Une mémoire valorisée dans la société cap-verdienne

Le Cap-Vert honore régulièrement les grandes dates de son histoire à travers des commémorations nationales :

  • 13 janvier : Journée de la démocratie, célébrant l’instauration du multipartisme.

  • 20 janvier : Fête des Héros de la Nation, en hommage à Amílcar Cabral.

  • 5 juillet : Fête nationale, marquant l’indépendance.

Ces dates ne sont pas de simples symboles. Elles témoignent d’une volonté forte de préserver une mémoire collective et d’éduquer les jeunes générations à l’histoire du pays.

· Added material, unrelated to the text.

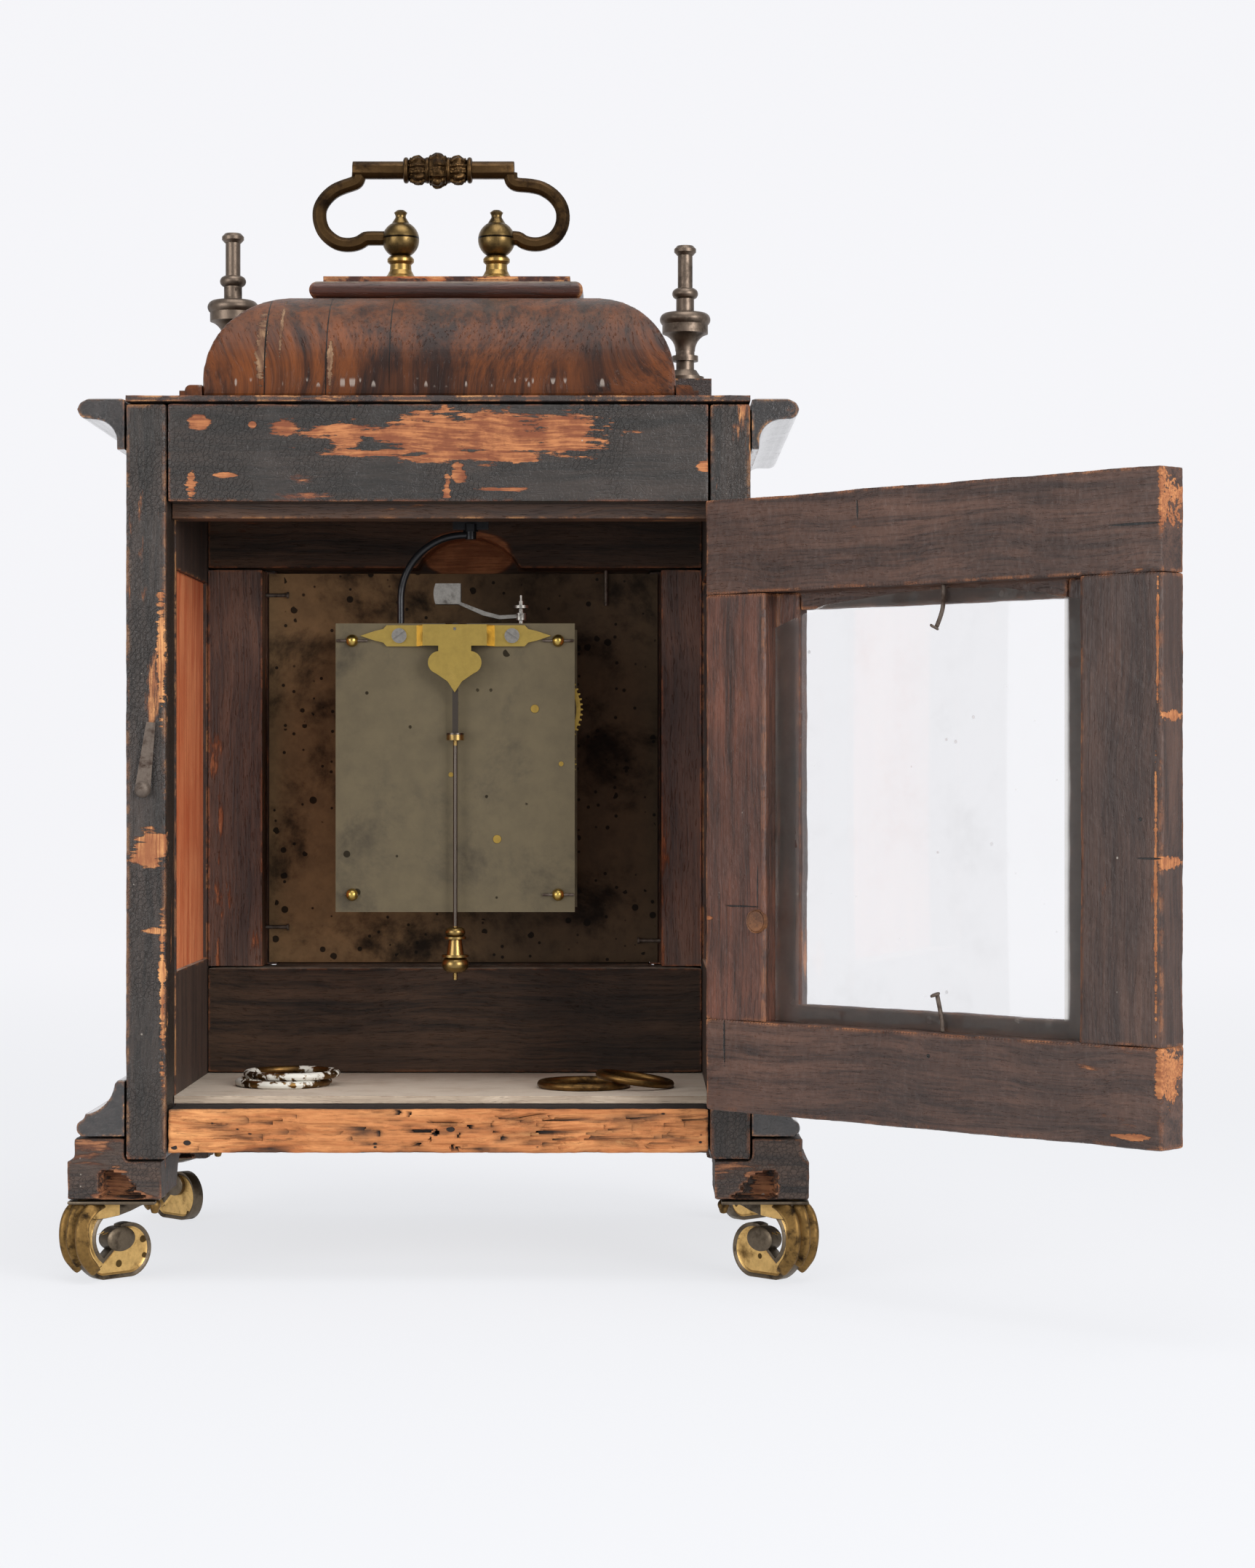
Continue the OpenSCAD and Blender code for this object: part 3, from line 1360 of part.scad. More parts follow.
// Contrate wheel: a cup whose teeth stand along the arbor towards the back
module contrate_wheel() {
    pinion_phase = facing(contrate_at, centre_at) + half_pitch(leaves);
    ring_in = contrate_r - 0.7;
    ring_out = contrate_r + 0.7;
    root = contrate_tip_y - 1.5 * contrate_m;
    tooth = 0.38 * PI * contrate_m;
    color([0.72, 0.58, 0.3]) at_arbor(contrate_at) {
        pinion(leaves, centre_m, centre_y - 1, centre_y + wheel_t + 1, pinion_phase);
        rod_y(1.3, front_in + air, back_in - air);
        rod_y(pivot_r, front_out - 0.2, plate_y + 0.2);
        along_y(root - 0.2, contrate_tip_y) for (i = [0:contrate_teeth - 1])
            rotate(i * 360 / contrate_teeth)
                polygon([[ring_in + 0.05, -tooth / 2], [ring_out - 0.05, -tooth / 2],
                         [ring_out - 0.05, tooth / 2], [ring_in + 0.05, tooth / 2]]);
        difference() {
            rod_y(ring_out, root - 2.5, root);
            rod_y(ring_in, root - 1.3, root + 1);
        }
    }
}

// Crown wheel on its upright arbor, with the pinion that the contrate wheel drives
module crown_wheel() {
    low = contrate_at[1] + contrate_r - 5.5;
    wheel_z = crown_tip_z - crown_h;
    slot = 0.7 * 2 * PI * crown_r / crown_teeth;
    color([0.72, 0.58, 0.3]) at_arbor([contrate_at[0], 0]) translate([0, crown_y, 0]) {
        translate([0, 0, contrate_at[1] + contrate_r - 2.2]) linear_extrude(4.4)
            rotate(-90 + half_pitch(leaves)) gear_outline(leaves, contrate_m, 0.3);
        translate([0, 0, low - 1.6]) cylinder(r = 0.8, h = wheel_z - low + 2);
        translate([0, 0, low + 0.8]) cylinder(r = 1.2, h = contrate_at[1] + contrate_r - low - 0.8);
        translate([0, 0, wheel_z]) difference() {
            cylinder(r = crown_r + 0.6, h = crown_h);
            translate([0, 0, 1.2]) cylinder(r = crown_r - 0.6, h = crown_h);
            for (i = [0:crown_teeth - 1])
                rotate([0, 0, i * 360 / crown_teeth]) translate([0, 0, 2.2])
                    linear_extrude(crown_h) polygon([
                        [crown_r - 2, -slot / 2], [crown_r + 2, -slot / 2], [crown_r + 2, slot / 2], [crown_r - 2, slot / 2]
                    ]);
        }
    }
}

module minute_wheel() {
    bore = 1.2 + run_gap;
    color([0.72, 0.58, 0.3]) at_arbor(minute_at) difference() {
        union() {
            toothed_wheel(60, minute_m, cannon_y + 0.5, cannon_y + 2, 4,
                facing(minute_at, centre_at) + half_pitch(60));
            pinion(10, hour_m, hour_y - 0.5, cannon_y + 0.6, half_pitch(10));
        }
        rod_y(bore, hour_y - 3, front_out);
    }
}

// Hour wheel, with a pipe that runs on the centre arbor and carries the hour hand
module hour_wheel() {
    bore = 1.6 + run_gap;
    color([0.72, 0.58, 0.3]) at_arbor(centre_at) difference() {
        union() {
            toothed_wheel(40, hour_m, hour_y, hour_y + 1.6, 4.4, 0);
            rod_y(2.9, hour_hand_y - 0.2, hour_y + 0.1);
        }
        rod_y(bore, hour_hand_y - 2, hour_y + 3);
    }
}

// Pointed hand drawn upwards, swelling before its tip
module hand_outline(length, width) {
    polygon([
        [-width / 2, 0], [-width / 3, 0.5 * length], [-width, 0.62 * length], [-width / 4, 0.76 * length], [0, length],
        [width / 4, 0.76 * length], [width, 0.62 * length], [width / 3, 0.5 * length], [width / 2, 0]
    ]);
}

module hour_hand() {
    color([0.1, 0.1, 0.13]) at_arbor(centre_at) difference() {
        union() {
            rod_y(4.6, hour_hand_y, hour_hand_y + 1);
            rotate([0, -54, 0]) along_y(hour_hand_y, hour_hand_y + 1) hand_outline(42, 3.4);
        }
        rod_y(2.9, hour_hand_y - 1, hour_hand_y + 2);
    }
}

module minute_hand() {
    color([0.1, 0.1, 0.13]) at_arbor(centre_at) difference() {
        union() {
            rod_y(3.8, minute_hand_y, minute_hand_y + 1);
            rotate([0, 48, 0]) along_y(minute_hand_y, minute_hand_y + 1) hand_outline(62, 2.6);
        }
        rod_y(1.6, minute_hand_y - 1, minute_hand_y + 2);
    }
}

module alarm_great_wheel() {
    color([0.72, 0.58, 0.3]) at_arbor(alarm_at) {
        toothed_wheel(alarm_teeth, alarm_m, alarm_y, alarm_y + wheel_t, alarm_barrel_r - 2, facing(alarm_at, pinwheel_at));
        rod_y(alarm_barrel_r, front_in + 12, alarm_y + 0.1);
        rod_y(2.6, front_in + air, back_in - air);
        rod_y(barrel_pivot_r, front_out - 14, plate_y + 0.4);
        along_y(dial_y - 4, front_out - 13) square([2.2, 2.2], center = true);
    }
}

module alarm_pin_wheel() {
    phase = facing(pinwheel_at, alarm_at) + half_pitch(alarm_leaves);
    color([0.72, 0.58, 0.3]) at_arbor(pinwheel_at) {
        pinion(alarm_leaves, alarm_m, alarm_y - 1, alarm_y + wheel_t + 1, phase);
        rod_y(1.3, front_in + air, back_in - air);
        rod_y(pivot_r, front_out - 0.2, plate_y + 0.3);
        rod_y(5, alarm_y - 9, alarm_y - 7.5);
        for (i = [0:5])
            rotate([0, i * 60, 0]) translate([3.8, 0, 0]) rod_y(0.5, alarm_y - 11.5, alarm_y - 8);
    }
}

// Verge and pendulum

module verge() {
    y1 = plate_y + cock_rise;
    color([0.4, 0.4, 0.42]) at_arbor([contrate_at[0], verge_z]) {
        rod_y(verge_r, front_out - 0.1, y1 - 0.4);
        rod_y(0.6, y1 - 0.5, y1 + cock_t - 0.2);
        for (side = [-1, 1])
            translate([0, crown_y + side * crown_r, 0]) rotate([0, 180 + side * 45, 0])
                block([-0.5, -2, 0], [0.5, 2, 4.4]);
    }
}

module pendulum() {
    y = plate_y + pendulum_out;
    collar_z = -43.2;
    color([0.55, 0.45, 0.25]) at_arbor([contrate_at[0], verge_z]) translate([0, y, 0]) difference() {
        union() {
            rod_y(2.6, -1, 1);
            block([-1.2, -0.5, collar_z], [1.2, 0.5, 0]);
            translate([0, 0, collar_z - 3]) cylinder(r = 3.7, h = 3);
            translate([0, 0, -bob_drop - bob_l - 3]) cylinder(r = rod_r, h = bob_drop + bob_l + 3 + collar_z);
            translate([0, 0, -bob_drop]) bob_turning();
        }
        rod_y(verge_r, -3, 3);
    }
}

// Turned bob hanging down from its top: collar, tapered waist, flange and round belly
module bob_turning() {
    translate([0, 0, -4]) rotate_extrude() {
        translate([2.2, 2]) circle(r = 2);
        square([2.2, 4]);
    }
    translate([0, 0, -4.8]) cylinder(r = 4.5, h = 0.9);
    translate([0, 0, -bob_l + 6.6]) cylinder(r1 = 3.8, r2 = 2.6, h = bob_l - 11.2);
    translate([0, 0, -bob_l + 6.4]) cylinder(r = bob_r, h = 1);
    translate([0, 0, -bob_l]) rotate_extrude() intersection() {
        union() {
            translate([bob_r - 3.4, 3.4]) circle(r = 3.4);
            square([bob_r - 3.4, 6.8]);
        }
        square([bob_r + 1, 8]);
    }
}

// Alarm hammer on its upright arbor
module hammer() {
    top = plate_h / 2;
    head = [hammer_l, 13];
    color([0.45, 0.42, 0.4]) at_arbor([hammer_x, 0]) translate([0, hammer_y, top]) {
        translate([0, 0, -12]) cylinder(r = 1.2, h = 22);
        translate([0, 0, -1.5 + air]) cylinder(r = 2.2, h = 1.4);
        translate([0, 0, 2]) cylinder(r = 2.4, h = 3);
        translate([0, 0, 7]) cylinder(r = 3.4, h = 1.2);
        translate([0, 0, 9.5]) cylinder(r = 0.6, h = 3);
        translate([0, 0, 3]) along_y(-1.6, 1.6) polygon([
            [0, 0], [9, -0.6], [16, 1], [head[0] - 3, 6.4], [head[0] - 3, 7.6], [15, 2.6], [9, 1], [0, 1.4]
        ]);
        translate([head[0], 0, head[1]]) hammer_head();
    }
}

// Head with a flat striking side and a rounded back
module hammer_head() {
    h = hammer_head_h / 2;
    along_y(-3.5, 3.5) intersection() {
        square([hammer_head_l, 2 * h], center = true);
        translate([-hammer_head_l / 2, 0]) circle(r = hammer_head_l);
    }
}

rear_stiles();
rear_top_rail();
rear_bottom_rail();
door_stop_rail();
side_frame_left();
side_frame_right();
side_panels();
front_rails();
top_board();
floor_board();
cornice();
base_moulding();
plinth_front();
plinth_sides();
feet();
dome();
dome_strips();
platform();
finial_blocks();
finials();
handle_posts();
mask_stiles();
mask_rails();
dial_plate();
chapter_ring();
case_nails();
front_plate();
back_plate();
movement_pillars();
pillar_pins();
back_cock();
cock_screws();
arbor_brackets();
bell_stand();
loose_rings();
case_hinges();
door_rails();
door_hinge_stile();
door_lock_stile();
door_glass();
door_nails();
door_hinge_leaves();
front_door_frame();
front_door_glass();
front_door_hinge_leaves();
handle();
latch();
verge();
pendulum();
great_wheel();
centre_wheel();
contrate_wheel();
crown_wheel();
minute_hand();
minute_wheel();
hour_wheel();
hour_hand();
alarm_great_wheel();
alarm_pin_wheel();
hammer();
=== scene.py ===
"""Looks of an old table clock, seen from behind with its glazed back door open.

Every length is in metres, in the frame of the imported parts: +X to the left of someone who looks at the back,
+Y out of the back, +Z up.
"""

import math
import random

import bpy
from mathutils import Matrix, Vector


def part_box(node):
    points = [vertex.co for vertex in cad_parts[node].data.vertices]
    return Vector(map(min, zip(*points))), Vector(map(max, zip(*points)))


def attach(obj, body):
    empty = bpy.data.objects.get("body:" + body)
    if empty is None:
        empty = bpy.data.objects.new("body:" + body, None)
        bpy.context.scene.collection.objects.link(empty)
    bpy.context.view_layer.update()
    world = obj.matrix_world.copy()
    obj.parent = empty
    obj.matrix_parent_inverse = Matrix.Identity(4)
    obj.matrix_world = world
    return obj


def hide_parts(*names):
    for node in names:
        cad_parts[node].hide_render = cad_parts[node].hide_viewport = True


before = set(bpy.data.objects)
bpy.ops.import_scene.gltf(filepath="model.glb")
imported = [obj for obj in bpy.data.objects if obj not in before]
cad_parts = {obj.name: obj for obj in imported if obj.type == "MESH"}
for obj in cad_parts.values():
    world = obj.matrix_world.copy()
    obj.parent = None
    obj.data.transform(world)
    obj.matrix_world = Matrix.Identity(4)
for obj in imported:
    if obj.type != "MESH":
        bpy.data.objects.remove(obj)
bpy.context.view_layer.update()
MM = 0.001

# Sizes shared by several pieces

# Back face of the case and inner face of its sides
BACK_Y = 0.095
INNER_X = 0.108
DOOR_ANGLE = math.radians(136.8)
DOOR_PIN = Vector((-0.1125, 0.0962, 0.0))


def srgb(text, by=1.0):
    """A colour written as six hex digits, as light values, at need darkened."""
    parts = [int(text[i : i + 2], 16) / 255 for i in (0, 2, 4)]
    light = [c / 12.92 if c <= 0.04045 else ((c + 0.055) / 1.055) ** 2.4 for c in parts]
    return tuple(by * c for c in light) + (1.0,)


# Camera, light and floor


def set_camera():
    """The photo's viewpoint: level, straight at the back, from 1.3 m behind it."""
    data = bpy.data.cameras.new("camera")
    data.lens = 74.79
    data.sensor_width = 36
    data.shift_x = -0.0035
    data.clip_end = 50
    cam = bpy.data.objects.new("camera", data)
    bpy.context.collection.objects.link(cam)
    cam.location = (-0.0777, 1.394, 0.1996)
    cam.rotation_euler = (math.radians(90), 0, math.radians(180))
    bpy.context.scene.camera = cam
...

Le Cap-Vert contemporain : un pays stable, entre héritage et modernité

Aujourd’hui, le Cap-Vert se distingue par sa stabilité politique, sa gouvernance démocratique et sa diaspora très active, installée principalement en Europe et en Amérique du Nord. Ce réseau mondial joue un rôle essentiel dans l’économie nationale, notamment à travers les transferts de fonds.

La culture créole, omniprésente dans la vie quotidienne, constitue un socle identitaire fort. Bien que la langue officielle soit toujours le portugais, c’est le kriolu (créole cap-verdien) qui est parlé par la majorité de la population. On y trouve une grande richesse dialectale selon les îles.

Religieusement, le pays reste majoritairement catholique, mais les églises évangéliques, protestantes et d’autres mouvements spirituels (ainsi que des croyances issues de traditions africaines) coexistent pacifiquement.

Conclusion : un archipel au carrefour de trois continents

L’histoire du Cap-Vert n’est pas celle d’un pays figé, mais celle d’un espace de circulations, de tensions et de résilience. Rare exemple d’un territoire vierge devenu colonie, puis nation indépendante sans guerre civile, le Cap-Vert offre une leçon de métissage et de construction identitaire à partir de fragments d’histoires multiples.

Pour le voyageur curieux, c’est une terre à explorer au-delà des paysages. Chaque ruelle pavée de Cidade Velha, chaque chanson en morna, chaque accent du créole est le reflet d’un passé profond et encore vivant.